Le début est classique, mais il fonctionne: le couple sillonne les routes d'Ecosse en voiture et, compte tenu des conditions météorologiques, choisit de bifurquer. Bifurquer, c'est entrer dans un monde alternatif... en l'occurrence celui des zombies, donc celui des morts vivants, hostiles et évoluant selon leurs règles à eux. 

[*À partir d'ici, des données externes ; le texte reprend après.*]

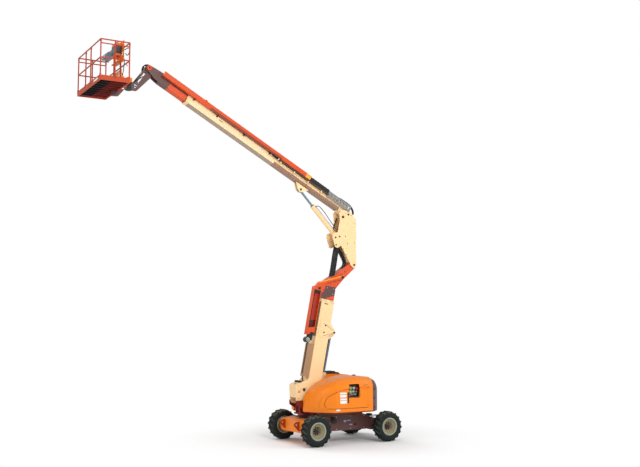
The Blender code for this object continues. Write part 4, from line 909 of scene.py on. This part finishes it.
hoses("arm_side_hoses", "support_arm", hose_rubber, [[(x, 0.078, z) for x, z in side_run]], 0.011)
bolts("arm_bolts", "support_arm", zinc, both_sides([(6.66, 10.36), (6.66, 10.44)], 0.065), 0.010)

# --- Platform ---
# A railed basket of orange tube on a framed floor. The floor sheet is studded above; below, it is
# painted dark red and black as shade, and each post stands on a bolted foot.
rail_paint = enamel("rail_enamel", (176, 66, 36), 0.5, peel=0.0003)
# Painted shade: the floor's underside is dark red, the sheet near black, the front half near black.
floor_underside_shade = [((0, 0, -1), -10.246), ((0, -1, 0), -1.085), ((0, 1, 0), -1.085),
         ((1, 0, 0), 7.19 + MACHINE_X), ((-1, 0, 0), -(7.955 + MACHINE_X))]
floor_paint_and_shade = enamel("floor_enamel_and_shade", (184, 68, 28), 0.6, peel=0.0003, patches=[
    ((128, 34, 22), floor_underside_shade), ((24, 16, 16), [*floor_underside_shade, (UP, 10.229)]),
    ((26, 18, 18), [*floor_underside_shade, ((1, 0, 0), 7.62 + MACHINE_X)]),
])
wear(rail_paint, "platform_rails", "entry_bar")
wear(floor_paint_and_shade, "platform_floor")
wear(orange, "rotator", "console_plate")
wear(enamel("console_case", (30, 32, 34), 0.4, patches=[
    ((222, 96, 34), [plane]) for plane in ((UP, 11.40), ((0, 0, -1), -11.16))
]), "console")
wear(enamel("console_panel", (120, 146, 160), 0.35, peel=0.0004), "console_panel")
wear(dark_red, "guard_hoop")
REAR, MIDDLE, FRONT, SIDE, TOE_TOP, DECK_TOP = 7.169, 7.57, 7.971, 1.101, 10.32, 10.2465
POSTS = [(x, y) for x in (REAR, FRONT, MIDDLE) for y in (-SIDE, SIDE)]
POSTS += [(FRONT, -0.33), (FRONT, 0.17), (REAR, -0.32), (REAR, 0.32)]
SLEEVE = [(0.0205, 0), (0.0235, 0.006), (0.0235, 0.05), (0.0205, 0.056)]
bm = bmesh.new()
for x, y in POSTS:
    add_turned(bm, xyz(x, y, 10.322), UP, [(0.026, 0), (0.026, 0.035), (0.021, 0.045)], 20)
    add_turned(bm, xyz(x, y, 11.24), UP, SLEEVE, 20)
settled(bm, "post_sleeves", "platform", rail_paint)
toe_bolts = []
for x, y in POSTS:
    if x == MIDDLE:
        end = math.copysign(1, y)
        toe_bolts.append((xyz(x, 1.12 * end, 10.285), (0, end, 0)))
    else:
        end = math.copysign(1, x - MIDDLE)
        toe_bolts.append((xyz(MIDDLE + 0.42 * end, y, 10.285), (end, 0, 0)))
bolts("toe_board_bolts", "platform", iron, toe_bolts, 0.010)
STUD_STEP, STUD = 0.059, [(0.011, 0), (0.008, 0.004)]
studs = bmesh.new()
for i in range(13):
    for j in range(37):
        x, y = 7.215 + i * STUD_STEP + j % 2 * STUD_STEP / 2, -1.06 + j * STUD_STEP
        if x < 7.95:
            add_turned(studs, xyz(x, y, DECK_TOP), UP, STUD, 6)
settled(studs, "floor_studs", "platform", floor_paint_and_shade)
hoses("toe_board_lip", "platform", floor_paint_and_shade, [
    *[[(x, -1.118, TOE_TOP), (x, 1.118, TOE_TOP)] for x in (7.152, 7.988)],
    *[[(7.152, y, TOE_TOP), (7.988, y, TOE_TOP)] for y in (-1.117, 1.117)],
], 0.006, fine=2)
blocks("toe_blank_plate", "platform", blank_white, [(7.9895, 7.9915, 0.55, 0.95, 10.235, 10.285)],
       0.0006)
blocks("gate_fittings", "platform", black,
       [(7.955, 7.987, y, y + 0.027, 10.79, 10.83) for y in (-0.312, 0.125)])
hoses("harness_rings", "platform", zinc, [
    [(7.145, y - 0.02, 10.80), (7.12, y - 0.02, 10.77), (7.115, y, 10.755), (7.12, y + 0.02, 10.77),
     (7.145, y + 0.02, 10.80)] for y in (-0.85, -0.55, 0.75, 0.95)
], 0.006)
blocks("rotator_ribs", "platform", orange, [
    *[(7.05, 7.132, y, y + 0.02, 10.24, 10.60) for y in (-0.29, 0.27)],
    (7.00, 7.132, -0.012, 0.012, 10.52, 10.74),
])
# Painted shade: the bracket under the floor's rear edge is brown where it lies in shade.
bm = bmesh.new()
bracket = [(6.965, 10.27), (7.13, 10.07), (7.31, 10.06), (7.33, 10.186), (7.128, 10.216),
           (7.10, 10.27)]
add_prism(bm, [xyz(x, -0.07, z) for x, z in bracket], (0, 0.14, 0), 0.006)
settled(bm, "floor_bracket", "platform", shade_brown)
bolts("rotator_bolts", "platform", zinc, [
    (xyz(7.131, y, z), (-1, 0, 0)) for y in (-0.22, -0.12, 0.12, 0.22)
    for z in (10.30, 10.42, 10.72)
], 0.012)
turned("rotator_cap", "platform", orange, [(xyz(6.83, 0, 10.6195), UP)],
       [(0.10, 0), (0.10, 0.006), (0.05, 0.02), (0.05, 0.03), (0.03, 0.034)])

# --- Platform controls ---
# A black box and a sloped grey-blue panel at the rear rail, with sticks, switches and a red stop.
box_top = 11.473
sticks = [(xyz(7.28, y, box_top), (0.1, 0, 1)) for y in (0.15, 0.38)]
turned("stick_boots", "platform", plastic, sticks,
       [(0.036, -0.002), (0.036, 0.006), (0.026, 0.014), (0.028, 0.02), (0.014, 0.034)], 24)
turned("sticks", "platform", iron,
       [(xyz(7.283, y, box_top + 0.012), (0.1, 0, 1)) for y in (0.15, 0.38)],
       [(0.007, 0), (0.007, 0.018), (0.016, 0.022), (0.018, 0.036), (0.010, 0.042)], 20)
turned("platform_stop", "platform", stop_red, [(xyz(7.25, 0.27, box_top), UP)],
       [(0.012, -0.002), (0.012, 0.012), (0.024, 0.015), (0.024, 0.024), (0.016, 0.03)], 24)
toggles = [(xyz(7.345, 0.10 + 0.04 * k, 11.40), (1, 0, 0.2)) for k in range(9)]
turned("box_toggles", "platform", zinc, toggles,
       [(0.009, -0.002), (0.009, 0.006), (0.004, 0.008), (0.005, 0.028)], 12)
blocks("box_trim", "platform", guard_grey, [
    (7.335, 7.3445, 0.07, 0.47, 11.36, 11.44), (7.205, 7.335, 0.075, 0.465, 11.472, 11.4755),
], 0.002)
slope = Vector((0.17, 0, 0.26)).normalized()
knobs = [(xyz(x, -0.65 + 0.066 * k, z), slope)
         for k in range(6) for x, z in ((7.25, 11.443), (7.34, 11.384))]
turned("panel_knobs", "platform", black, knobs, [(0.016, -0.006), (0.016, 0.012), (0.012, 0.018)],
       20)
hoses("console_cables", "platform", hose_rubber, [
    [(7.16, 0.10, 11.10), (7.13, 0.12, 10.95), (7.135, 0.16, 10.80), (7.12, 0.20, 10.66)],
    [(7.16, 0.52, 11.10), (7.125, 0.50, 10.95), (7.12, 0.42, 10.72), (7.10, 0.24, 10.58),
     (7.02, 0.08, 10.56)],
    [(7.16, 0.60, 11.25), (7.12, 0.78, 11.26), (7.12, 0.92, 11.20), (7.125, 0.90, 11.08),
     (7.13, 0.76, 11.06), (7.14, 0.64, 11.14)],
])
blocks("foot_switch", "platform", black, [(7.40, 7.58, 0.18, 0.32, 10.247, 10.27)])
blocks("foot_switch_guard", "platform", stop_red, [
    *[(7.39, 7.59, y, y + 0.013, 10.247, 10.32) for y in (0.165, 0.322)],
    (7.57, 7.59, 0.17, 0.33, 10.30, 10.32),
], 0.003)
blocks("console_plate_mark", "platform", blank_white, [(7.2005, 7.2025, 0.50, 0.62, 11.10, 11.20)],
       0.0006)

# --- Studio ---
# A pale flat floor, four soft lamps, and the camera low on the left of the machine.
CAMERA_AT = Vector((11.70, 24.78, 3.89))
CAMERA_WAY = Vector((-0.49818, -0.86248, 0.08924))
CAMERA_UP = Vector((0.04464, 0.07728, 0.99604))
LENS_MM, SENSOR_MM = 51.11, 36
FLOOR_WIDTH, FLOOR_Z = 160.0, -0.002
FLOOR_MIDDLE, SHADOW_END, WHITE_FROM = (MACHINE_X, -0.4, 0), 2.2, 5.5
AIR_LIGHT = 0.55  # the air lights the machine less than the camera sees

# away from the machine the floor is as white as the air behind it
studio_white = bpy.data.materials.new("studio_white")
studio_white.use_nodes = True
tree = studio_white.node_tree
shader = tree.nodes["Principled BSDF"]
feed(tree, shader, {
    "Base Color": (0.93, 0.93, 0.93, 1), "Roughness": 0.95, "Specular IOR Level": 0.1,
})
place = grow(tree, "TexCoord", "Object")
reach = grow(tree, "VectorMath", "Value", {0: place, 1: FLOOR_MIDDLE}, operation="DISTANCE")
far = grow(tree, "MapRange", "Result", {
    "Value": reach, "From Min": SHADOW_END, "From Max": WHITE_FROM,
}, interpolation_type="SMOOTHSTEP")
seen = times(tree, far, grow(tree, "LightPath", "Is Camera Ray"))
white = grow(tree, "Emission", "Emission")
feed(tree, tree.nodes["Material Output"], {
    "Surface": grow(tree, "MixShader", "Shader",
                    {"Fac": seen, 1: shader.outputs["BSDF"], 2: white}),
})
bm = bmesh.new()
bmesh.ops.create_grid(bm, x_segments=4, y_segments=4, size=FLOOR_WIDTH / 2)
bmesh.ops.translate(bm, verts=bm.verts, vec=(0, 0, FLOOR_Z))
finished(bm, "studio_floor", studio_white)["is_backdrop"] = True

sky = bpy.data.worlds.new("studio_air")
scene.world = sky
sky.use_nodes = True
tree = sky.node_tree
level = ramp(tree, grow(tree, "LightPath", "Is Camera Ray"), to_min=AIR_LIGHT, to_max=1.0)
feed(tree, tree.nodes["Background"], {"Color": (1, 1, 1, 1), "Strength": level})

LAMPS = [  # name, place, aim, watts, size across
    ("key", (1, 23, 15), (0, 0, 5), 2700, 9),
    ("fill", (-15, 12, 9), (-2, 0, 4), 800, 9),
    ("side", (15, 6, 8), (0, 0, 5), 600, 9),
    ("back", (2, -16, 14), (0, 0, 5), 1400, 10),
]
for name, at, aim, watts, size in LAMPS:
    lamp = bpy.data.lights.new(name, "AREA")
    lamp.energy, lamp.size = watts, size
    holder = bpy.data.objects.new(name, lamp)
    scene.collection.objects.link(holder)
    holder.location = at
    holder.rotation_mode = "QUATERNION"
    holder.rotation_quaternion = (Vector(aim) - Vector(at)).to_track_quat("-Z", "Y")

lens = bpy.data.cameras.new("camera")
lens.lens, lens.sensor_width = LENS_MM, SENSOR_MM
lens.clip_end = 300
camera = bpy.data.objects.new("camera", lens)
scene.collection.objects.link(camera)
side = CAMERA_WAY.cross(CAMERA_UP)
camera.matrix_world = Matrix.Translation(CAMERA_AT) @ Matrix(
    (side, CAMERA_UP, -CAMERA_WAY)
).transposed().to_4x4()
scene.camera = camera
scene.view_settings.view_transform = "Standard"

low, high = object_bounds()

Avant d'entrer dans le vif du sujet, il est intéressant de relever la symbolique de la voiture, lieu d'intimité symbolique puisqu'on y est à deux – une voiture sous l'orage, c'est déjà le début du film "The Rocky Horror Picture Show". En matière de voitures, d'ailleurs, disons-le d'emblée, "Terres de brume" débute sur une incohérence: alors que la première phrase du roman mentionne une "petite Citroën", il est question plus bas d'une DS – qui est justement un modèle de ministre qui voit grand. Or, la Citroën joue vaillamment son petit rôle: le lecteur doit-il la voir en grand ou en petit?

Adoptant le point de vue de ses deux personnages, l'auteure fait découvrir peu à peu l'univers hostile et délirant dans lequel Kate et Patrick ont mis les pieds. Il y a du sens de l'observation là-dessous: un regard dans le miroir d'une réception d'hôtel suffit à faire voir que le réceptionniste a un problème. Et surtout, il y a ce personnage ambigu de Tomatin, qui héberge le couple. Mais est-il digne de confiance? Et que vaut ce talisman que Patrick jette par la fenêtre en pleine tempête? Car, oui, l'auteure sait mobiliser les éléments pour donner un tour inquiétant à l'ambiance de "Terres de brume".

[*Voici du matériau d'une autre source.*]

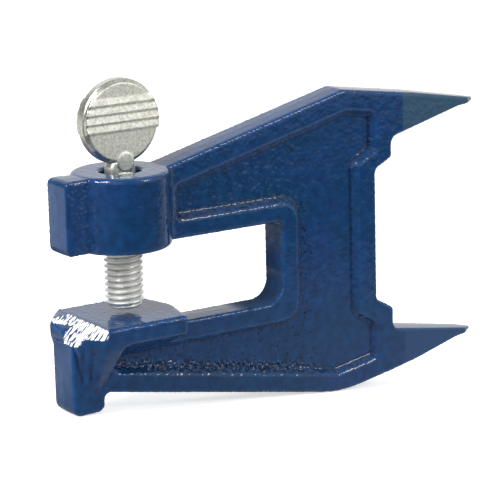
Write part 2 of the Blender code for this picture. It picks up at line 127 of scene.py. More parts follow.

Les orages sont une chose, mais l'auteure s'offre surtout le luxe d'une liberté temporelle insolente en donnant aux zombies de son roman le pouvoir de décréter de façon aléatoire qu'il fait jour ou nuit. L'explication rationnelle peut être trouvée dans l'idée que certains orages donnent une véritable impression de nuit en plein jour. Mais la narration, d'inspiration fantastique, suggère plutôt une prise de pouvoir dont les vivants sont les victimes, condamnées qu'elles sont à vivre avec des horaires impossibles, tout en sachant que les zombies sont affaiblis par la lumière du jour.

La temporalité est d'autant plus libre lorsque deux personnages, Patrick et un moine, Basile, se retrouvent contraints de traduire un bout de bible en quatre heures – pas facile, et l'auteure suggère qu'ils travaillent quand même assez vite, comme si leur temps s'était dilaté. De plus, l'auteure convoque pour son intrigue le Livre de Kells, célèbre manuscrit historique, auquel il manque la fin de l'évangile selon Saint Jean. Ce morceau manquant est l'une des clés du roman. L'auteure suggère les interrogations des traducteurs en herbe, sans pour autant noyer ses lecteurs dans des considérations théologiques sans fin, d'autant plus qu'en fait, il y a autre chose. Cela dit, la pensée catholique imprègne "Terres de brume", offrant de multiples pistes de lecture.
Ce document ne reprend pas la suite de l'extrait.